我孩童时候,极害怕黑暗的,以为昏夜是一切邪恶的源泉,总觉有黑影在身后跟着,在旁觑探。那时住在工厂的集体宿舍,回家时须经过一段漆黑冷寂的走廊,每当幼小的身子从门洞昏黄的灯光步入阴暗,便宛若踏错别个空间,黑暗、孤单、清冷让我联想起冰海底的沉船,疑惧地竖起耳朵辨别脚步里是否羼杂着另一双声音,又绝不敢回头察看。这种心里暗示给人的恐惧感难以言喻,愈想愈怕,越走越快,最后几近是狂奔了,走廊尽头的家,一扇绿漆的门,此时充满了生机和希望。扑到门前,慌张地掏出一大串钥匙,偏偏几把式样相仿的,试了一把又一把,害怕得连锁孔都找不准,背后的寒冷潮水般从容不迫地袭来。等得进屋,头件事便是将门死死拴住,还要顶上一根棍子,才长吁口气。回想过往,颇感好笑,探究起来,之所以有这样的妄想,无非是胆小,另一方面却源出大人们口里的故事。

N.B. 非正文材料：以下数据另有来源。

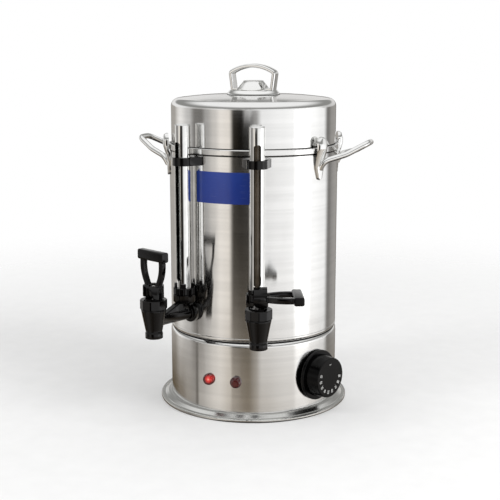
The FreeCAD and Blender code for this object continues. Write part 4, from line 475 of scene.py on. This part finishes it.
# the rings' middle lies beside and over the dome's own, because the lamp shows there through the dome
lensValues = {
    "litLens": {
        "azimuth": -9.5, "height": 0.0445, "shift": 0.0023, "lift": 0.0013, "reach": 0.0085, "glow": 0.5,
        "rings": [  # share of the reach, and colour
            (0.0, (0.95, 0.42, 0.32)), (0.22, (0.7, 0.035, 0.025)), (0.42, (0.4, 0.008, 0.006)),
            (0.58, (0.07, 0.001, 0.001)), (0.8, (0.02, 0, 0))]},
    "darkLens": {
        "azimuth": 9.5, "height": 0.0445, "shift": 0.0, "lift": 0.0, "reach": 0.0068, "glow": 0.0,
        "rings": [(0.0, (0.07, 0.014, 0.013)), (0.5, (0.045, 0.008, 0.008)), (1.0, (0.012, 0.003, 0.003))]},
}

lensPattern = {
    "facet": 900.0,
    "facetEdges": (0.2, 0.7),
    "facetColour": (0.1, 0.002, 0.002),
    "facetCover": 0.5,
    "cloud": 150.0,
    "ringWaver": 0.2,
    "rough": 0.08,
    "cloudRough": 0.06,
    "bump": 0.35,
    "depth": 0.0002,
}


def lensFinish(name, v, pattern=lensPattern):
    # fine diamond facets inside a clear dome
    finish = Finish(name)
    place = finish.place()
    x, y, z = finish.parts(place)
    angle = math.radians(v["azimuth"])
    across = x * math.cos(angle) + y * math.sin(angle) - v["shift"]
    rise = z - v["height"] - v["lift"]
    radius = finish.root(across * across + rise * rise)
    facets = finish.node("TexVoronoi", {"feature": "F1"}, {"Vector": place, "Scale": pattern["facet"]})
    cloud = finish.noise(place, pattern["cloud"])
    share = radius / v["reach"] + (cloud - 0.5) * pattern["ringWaver"]
    rings = finish.node("ValToRGB", {"stops": v["rings"]}, {0: share})
    cover = finish.limit(facets, *pattern["facetEdges"]) * pattern["facetCover"]
    return finish.surface(
        Base_Color=finish.mix(cover, rings, rgb(*pattern["facetColour"])),
        Roughness=pattern["rough"] + cloud * pattern["cloudRough"], Coat_Weight=0.6, Coat_Roughness=0.03,
        Emission_Color=rings, Emission_Strength=v["glow"],
        Normal=finish.bump(facets, pattern["bump"], pattern["depth"]))


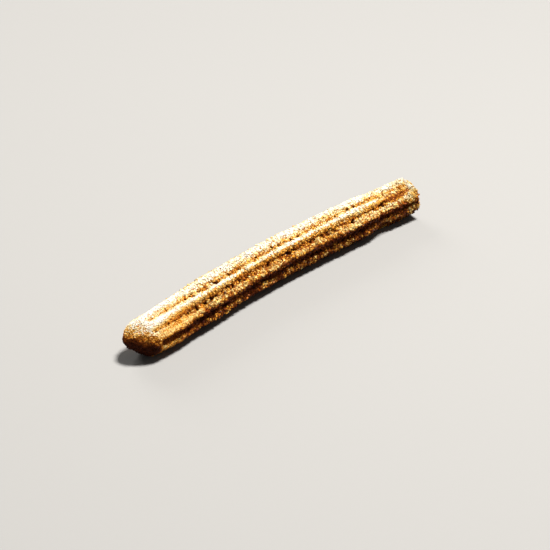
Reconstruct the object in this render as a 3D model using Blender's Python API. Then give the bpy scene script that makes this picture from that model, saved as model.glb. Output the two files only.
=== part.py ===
"""A long churro lying on a table: one solid bar of fried dough with eight ridges.

The bar lies along X and bows sideways towards +Y. Its -X end is a slanted, rounded stub that
reaches furthest at the top and back and where the grooves close. Its +X end is cut off blunt,
after a slight neck. It rests on the plane z = 0 on a narrow flat foot that its own weight
presses into the lowest ridge. The origin is the middle of the bounding box, at the bottom.
Units are metres and degrees.

Angles round the bar start at the front (-Y) and rise over the top: 0 is the front, 90 the
top, 180 the back and -90 the bottom. Distances along the bar start at its -X end.
"""

import math

import bmesh
import bpy
from mathutils import Vector

NAME = "churro"

# Driving sizes
LENGTH = 0.2564  # of the middle line
CREST_RADIUS = 0.0137
RIDGES = 8
GROOVE_DEPTH = 0.225  # of the crest radius
GROOVE_ROUNDING = 0.14  # how blunt the bottom of a groove is, 0 for a sharp V
REST_HEIGHT = 0.0123  # of the middle line over the table, a little under the lowest ridge

# How the bar lies
CREST_ANGLE = 18.0  # of the ridge that faces the front
TWIST = 6.0  # gained by the ridges from end to end
LEAN = 16.0  # by which the ridges over the front one lean down towards it
LEAN_MIDDLE = 62.0  # from the front ridge's crest
LEAN_SPREAD = 28.0
LEAN_LOST_FIRST = 0.70  # share of the lean lost at the slanted end
LEAN_FIRST_START = 0.020
LEAN_FIRST_END = 0.075
LEAN_LOST_LAST = 0.35  # share of it lost towards the blunt end
LEAN_LAST_START = 0.140
LEAN_LAST_END = 0.190
DROOP = 5.0  # by which the front ridge's upper side sags
DROOP_MIDDLE = 11.0
DROOP_SPREAD = 18.0
FAR_LEAN = 12.0  # by which the groove over the front ridge climbs at the blunt end
FAR_LEAN_MIDDLE = 16.0
FAR_LEAN_SPREAD = 20.0
FAR_LEAN_START = 0.056  # from the end
BOW = 0.0079  # how far the middle stands back from the line of the ends
SWAY = -0.00045  # slow wander of the middle line, sideways
SWAY_WAVES = 1.7

# Slanted end, at -X
STUB_LENGTH = 0.0155  # that its rounding takes
STUB_SQUARENESS = 2.0  # power of the rounding on its soft side, 2 for a round nose
STUB_CRISPNESS = 0.9  # more of it on the opposite side
STUB_SLANT = 0.0092  # by which its long side reaches past its short side
STUB_LONG_ANGLE = 128.0  # of its long side
STUB_SLANT_REACH = 0.040  # over which the slant dies away
STUB_SOFT_SHARE = 0.27  # by which the rounding is longer on its soft side, and shorter opposite
STUB_SOFT_ANGLE = 110.0
STUB_TAPER = 0.17  # by which the bar is thinner at this end
STUB_TAPER_REACH = 0.036
STUB_DRIFT = 0.0022  # of the middle line towards the back
STUB_GROOVES_START = 0.0092  # where the grooves begin, closed by a rounded rim
STUB_GROOVES_FULL = 0.0165
LONG_GROOVE_EXTRA = 0.0030  # by which the groove above the front ridge reaches further
LONG_GROOVE_ANGLE = 40.0
LONG_GROOVE_SPREAD = 24.0
SCOOP_DEPTH = 0.0030  # of the hollow under the stub's tip
SCOOP_ANGLE = -92.0
SCOOP_SPREAD = 50.0
SCOOP_FROM_END = 0.0030
SCOOP_REACH = 0.0052

# Blunt end, at +X
BLUNT_LENGTH = 0.0040
BLUNT_SQUARENESS = 3.8
BLUNT_FADE = 0.012  # over which the grooves grow shallower towards the end
BLUNT_GROOVES = 0.2  # share of their depth that the grooves keep at the end
NECK_SHARE = 0.095  # by which the bar is thinner at this end
NECK_START = 0.048  # from the end
NECK_END = 0.030
PINCHED_RIDGE = 1  # the one over the front ridge, which dies out before this end
PINCH_SHARE = 0.85  # of its height that it loses
PINCH_START = 0.036  # from the end
PINCH_END = 0.024

# Unevenness of the dough
SWELL_SHARE = 0.008  # of the crest radius, all round
SWELL_WAVES = 4.3
RIDGE_SHARE = 0.06  # of a groove's depth, different for each ridge
RIDGE_WAVES = 3.0
RIDGE_WAVES_STEP = 0.4  # more waves on each next ridge
GOLDEN_TURN = 360.0 * (3.0 - math.sqrt(5.0)) / 2.0
DENT_DEPTH = 0.0014  # of a smooth dent low on the front, towards the blunt end
DENT_ANGLE = -29.0
DENT_SPREAD = 26.0
DENT_PLACE = 0.2225
DENT_REACH = 0.0065

# Mesh
STEPS_PER_RIDGE = 8
STUB_RINGS = 14
BODY_RINGS = 51
BLUNT_RINGS = 7
RINGS = STUB_RINGS + BODY_RINGS + BLUNT_RINGS
CROWDING = 0.5  # by which the body's rings stand closer at its ends

CRUST_COLOUR = (0.52, 0.26, 0.09, 1.0)
CRUST_ROUGHNESS = 0.85


def clear_scene():
    """Removes every object, so that only the churro is in the scene."""
    for thing in list(bpy.data.objects):
        bpy.data.objects.remove(thing, do_unlink=True)


def smooth_step(value, low, high):
    """0 up to low, 1 from high on, and a smooth rise between them."""
    share = min(max((value - low) / (high - low), 0.0), 1.0)
    return share * share * (3.0 - 2.0 * share)


def turn_between(angle, other):
    """How far two angles are apart, from -180 to 180."""
    return (angle - other + 180.0) % 360.0 - 180.0


def bump(offset, reach):
    """A bell of height 1 that has fallen to a third at reach."""
    return math.exp(-((offset / reach) ** 2))


def fade_out(distance, reach):
    """1 at the slanted end, falling smoothly to 0 at reach."""
    return max(1.0 - distance / reach, 0.0) ** 2


def crest_radius(distance):
    """Radius over the ridges at a distance along the bar."""
    swell = 1.0 + SWELL_SHARE * math.sin(math.tau * SWELL_WAVES * distance / LENGTH)
    neck = 1.0 - NECK_SHARE * smooth_step(distance, LENGTH - NECK_START, LENGTH - NECK_END)
    taper = 1.0 - STUB_TAPER * fade_out(distance, STUB_TAPER_REACH)
    return CREST_RADIUS * swell * neck * taper


def groove_depth(distance, angle):
    """Depth of the grooves at a place on the bar, as a share of the radius."""
    extra = LONG_GROOVE_EXTRA * bump(turn_between(angle, LONG_GROOVE_ANGLE), LONG_GROOVE_SPREAD)
    opened = smooth_step(distance + extra, STUB_GROOVES_START, STUB_GROOVES_FULL)
    closed = smooth_step(distance, LENGTH - BLUNT_FADE, LENGTH)
    return GROOVE_DEPTH * opened * (1.0 - (1.0 - BLUNT_GROOVES) * closed)


def ridge_height(distance, from_crest):
    """Height over the groove's bottom, 1 on a crest, from the angle to the first ridge."""
    wave = math.cos(math.radians(RIDGES * from_crest / 2.0))
    blunt = math.sqrt(wave * wave + GROOVE_ROUNDING**2) - GROOVE_ROUNDING
    lobe = blunt / (math.sqrt(1.0 + GROOVE_ROUNDING**2) - GROOVE_ROUNDING)
    ridge = round(from_crest * RIDGES / 360.0) % RIDGES
    waves = RIDGE_WAVES + RIDGE_WAVES_STEP * ridge
    phase = math.radians(GOLDEN_TURN * ridge) + math.tau * waves * distance / LENGTH
    if ridge == PINCHED_RIDGE:
        lobe *= 1.0 - PINCH_SHARE * smooth_step(distance, LENGTH - PINCH_START, LENGTH - PINCH_END)
    return lobe * (1.0 + RIDGE_SHARE * math.sin(phase))


def surface_radius(distance, from_crest, angle):
    """Radius of the bar before its ends are rounded."""
    depth = groove_depth(distance, angle)
    radius = crest_radius(distance)
    radius *= 1.0 - depth + depth * ridge_height(distance, from_crest)
    dent = bump(distance - DENT_PLACE, DENT_REACH)
    radius -= DENT_DEPTH * dent * bump(turn_between(angle, DENT_ANGLE), DENT_SPREAD)
    scoop = bump(distance - SCOOP_FROM_END, SCOOP_REACH)
    radius -= SCOOP_DEPTH * scoop * bump(turn_between(angle, SCOOP_ANGLE), SCOOP_SPREAD)
    return radius


def rounded(out, squareness):
    """(how far in, share of the radius) on a rounded end, for out from 0 at its middle to 1."""
    power = 2.0 / squareness
    turn = math.pi / 2.0 * out
    return 1.0 - max(math.cos(turn), 0.0) ** power, math.sin(turn) ** power


def ring_place(ring, from_crest):
    """(distance along the bar, share of the full radius) of a point of a ring of the mesh."""
    if ring <= STUB_RINGS:
        soft_side = math.cos(math.radians(CREST_ANGLE + from_crest - STUB_SOFT_ANGLE))
        squareness = STUB_SQUARENESS + STUB_CRISPNESS * (1.0 - soft_side) / 2.0
        depth, share = rounded(ring / STUB_RINGS, squareness)
        return STUB_LENGTH * depth, share
    if ring <= STUB_RINGS + BODY_RINGS:
        even = (ring - STUB_RINGS) / BODY_RINGS
        along = (1.0 - CROWDING) * even + CROWDING * (1.0 - math.cos(math.pi * even)) / 2.0
        return STUB_LENGTH + (LENGTH - STUB_LENGTH - BLUNT_LENGTH) * along, 1.0
    depth, share = rounded((RINGS - ring) / BLUNT_RINGS, BLUNT_SQUARENESS)
    return LENGTH - BLUNT_LENGTH * depth, share


def middle_line(distance):
    """(y, slope of y) of the bar's middle line at a distance along the bar."""
    along = 2.0 * distance / LENGTH - 1.0
    y = BOW * (1.0 - along * along)
    y += SWAY * math.sin(math.tau * SWAY_WAVES * distance / LENGTH)
    y += STUB_DRIFT * fade_out(distance, STUB_TAPER_REACH)
    return y, -4.0 * BOW * along / LENGTH


def stub_shift(distance, angle):
    """How far the slanted end moves a point of its rim along the bar."""
    long_side = math.cos(math.radians(angle - STUB_LONG_ANGLE))
    soft_side = math.cos(math.radians(angle - STUB_SOFT_ANGLE))
    rounding = STUB_SOFT_SHARE * min(distance, STUB_LENGTH)
    return rounding * soft_side - STUB_SLANT / 2.0 * long_side


def angle_at(distance, from_crest):
    """Angle round the bar, from the angle to the first ridge on an even, straight bar."""
    lean = LEAN * bump(turn_between(from_crest, LEAN_MIDDLE), LEAN_SPREAD)
    lean *= (1.0 - LEAN_LOST_FIRST * (1.0 - smooth_step(distance, LEAN_FIRST_START, LEAN_FIRST_END))
             - LEAN_LOST_LAST * smooth_step(distance, LEAN_LAST_START, LEAN_LAST_END))
    lean += DROOP * bump(turn_between(from_crest, DROOP_MIDDLE), DROOP_SPREAD)
    climb = FAR_LEAN * smooth_step(distance, LENGTH - FAR_LEAN_START, LENGTH)
    climb *= bump(turn_between(from_crest, FAR_LEAN_MIDDLE), FAR_LEAN_SPREAD)
    return CREST_ANGLE + from_crest - lean + climb + TWIST * (distance / LENGTH) ** 2


def surface_point(ring, from_crest):
    """A point of the surface, from its ring and its angle to the first ridge."""
    distance, share = ring_place(ring, from_crest)
    angle = angle_at(distance, from_crest)
    radius = share * surface_radius(distance, from_crest, angle)
    x = distance + share * fade_out(distance, STUB_SLANT_REACH) * stub_shift(distance, angle)
    y, slope = middle_line(distance)
    across = Vector((-slope, 1.0)).normalized() * -radius * math.cos(math.radians(angle))
    height = REST_HEIGHT + radius * math.sin(math.radians(angle))
    return Vector((x + across.x, y + across.y, max(height, 0.0)))


def shape_bar(bm):
    """Turns a ball, whose poles are the bar's two ends, into the churro."""
    steps = RIDGES * STEPS_PER_RIDGE
    bmesh.ops.create_uvsphere(bm, u_segments=steps, v_segments=RINGS, radius=1.0)
    for vertex in bm.verts:
        polar = math.acos(max(min(vertex.co.z, 1.0), -1.0))
        from_crest = math.degrees(math.atan2(vertex.co.y, vertex.co.x))
        vertex.co = surface_point(round(polar / math.pi * RINGS), from_crest)
    bm.normal_update()
    bmesh.ops.recalc_face_normals(bm, faces=bm.faces)


def centre_on_base(bm):
    """Moves the mesh so that the middle of its bounding box is over the origin."""
    step = Vector((0.0, 0.0, 0.0))
    for axis in (0, 1):
        places = [vertex.co[axis] for vertex in bm.verts]
        step[axis] = -(min(places) + max(places)) / 2.0
    bmesh.ops.translate(bm, verts=bm.verts, vec=step)


def crust_material():
    """Golden brown fried dough."""
    material = bpy.data.materials.new("fried_crust")
    material.use_nodes = True
    shader = material.node_tree.nodes["Principled BSDF"]
    shader.inputs["Base Color"].default_value = CRUST_COLOUR
    shader.inputs["Roughness"].default_value = CRUST_ROUGHNESS
    shader.inputs["Metallic"].default_value = 0.0
    material.diffuse_color = CRUST_COLOUR
    return material


def build_churro():
    """Makes the churro's object in a collection of its own."""
    bm = bmesh.new()
    shape_bar(bm)
    centre_on_base(bm)
    mesh = bpy.data.meshes.new(NAME)
    bm.to_mesh(mesh)
    bm.free()
    mesh.shade_smooth()
    mesh.materials.append(crust_material())
    churro = bpy.data.objects.new(NAME, mesh)
    collection = bpy.data.collections.new(NAME)
    bpy.context.scene.collection.children.link(collection)
    collection.objects.link(churro)
    return churro


clear_scene()
build_churro()
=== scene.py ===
"""A churro: a long ridged bar of fried dough in a crust of cinnamon sugar.

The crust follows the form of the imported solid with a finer, crumbly surface. Grains of sugar and
cinnamon are scattered over it as small crystals, one joined mesh for each kind.
"""

import logging
import math
from dataclasses import dataclass, field
from enum import Enum

import bmesh
import bpy
import numpy as np
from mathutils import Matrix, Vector, noise


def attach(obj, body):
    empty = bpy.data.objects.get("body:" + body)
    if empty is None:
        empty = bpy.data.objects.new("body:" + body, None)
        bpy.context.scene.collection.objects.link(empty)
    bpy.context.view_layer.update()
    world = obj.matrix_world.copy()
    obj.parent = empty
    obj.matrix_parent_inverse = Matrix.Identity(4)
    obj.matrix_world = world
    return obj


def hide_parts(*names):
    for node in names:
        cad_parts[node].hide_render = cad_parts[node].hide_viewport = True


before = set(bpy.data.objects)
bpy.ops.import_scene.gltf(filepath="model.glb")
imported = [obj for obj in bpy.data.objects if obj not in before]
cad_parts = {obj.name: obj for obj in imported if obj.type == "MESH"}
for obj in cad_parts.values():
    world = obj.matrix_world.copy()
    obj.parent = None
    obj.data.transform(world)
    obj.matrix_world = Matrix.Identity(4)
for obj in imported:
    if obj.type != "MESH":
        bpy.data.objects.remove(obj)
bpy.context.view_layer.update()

LOG = logging.getLogger("churro")
NODE = "churro"
BODY = "root"
UV_MAP = "OFBake"
TOAST = "toast"
MM = 0.001

Array = np.ndarray
Notes = dict[str, np.ndarray]  # by name, one value for each place
Colour = tuple[float, float, float]


def turn_between(angle: Array, other: Array | float) -> Array:
    """Says how far angles are from others, from -180 to 180 degrees."""
    return (angle - other + 180.0) % 360.0 - 180.0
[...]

大人们谈了很多鬼,绘声绘色的。有人说去鬼庙里的经历,据说某村有座荒庙,以闹鬼驰名,经常有不信邪的年轻人去过夜,测试胆量,结果往往是哭爹叫娘出来,他本人对这传说嗤之以鼻,与人争辩打赌,遂带上气枪,手电,还特地从村里拉了条线,在荒庙里点上盏200瓦的白炽灯,一切准备得妥当,他怀抱着气枪,压好铅弹,凭他的眼力,就算数十米外电线上停栖的麻雀也百发百中,自称神射手。他大声说话唱歌,抽着香烟,防止自己瞌睡。夜半时分,突然刮起了阵阴风,灯居然熄灭了,随后他感觉两只大腿上爬上两只冰冷的手,这一下真是魂飞魄散,也不知怎地挣脱了,逃出庙来。说到这段经历,他为之色变,似还余惊未定。又有人说鬼楼的故事,说在一个镇上,有一栋鬼屋,上下两层的砖木结构,是清末民初的大商人的住宅,后来不知为何衰败了,也曾转手过几人,却都住不长久,大家都传说这屋里有鬼,因此长年荒废着。有一年解放军来了,根据纪律是严禁打扰百姓的,天气寒冷,不便露宿街边檐下,侦察排长体恤战士的辛劳,正愁得叹气,得知有这样一幢住宅,自是喜出望外,便安排战士住了进去。作为一名优秀的侦察员,他事先将环境打探清楚,明白了这房屋的构造出路,二楼封闭着,不能知道里面的情况。夜里,战士们拥挤在楼下的地板蜷睡。排长独自值勤,他一边仔细擦拭勃壳枪,一边沉思着以后的战斗任务,突然听见一阵奇怪的脚步声,二楼的门居然洞开了,然后是楼梯响,但是却看不到一个人!排长胆大心细,发现布满灰尘的楼梯面上出现了一只只脚印,木梯咿呀做响,他颤抖着扣动扳机,连开了6枪,声音陡然消失。待次晨,发现楼梯上只有一截发黄的香灰,战士们全搬了出去,排长亲自在这房子门上贴上封条,告诫人不得进入。还有人说过元宵的故事,说一个做汤圆贩卖的老人,夜里挑担回家,路过一处野林,有俩人拦着要吃,老人便盛予他们,俩人吃过给钱走了,老人为多卖了两碗高兴,喜孜孜归家,赫然发现钱篓有两张纸钱。这些故事让我和伙伴们听得又惊奇又害怕,却又不忍不听。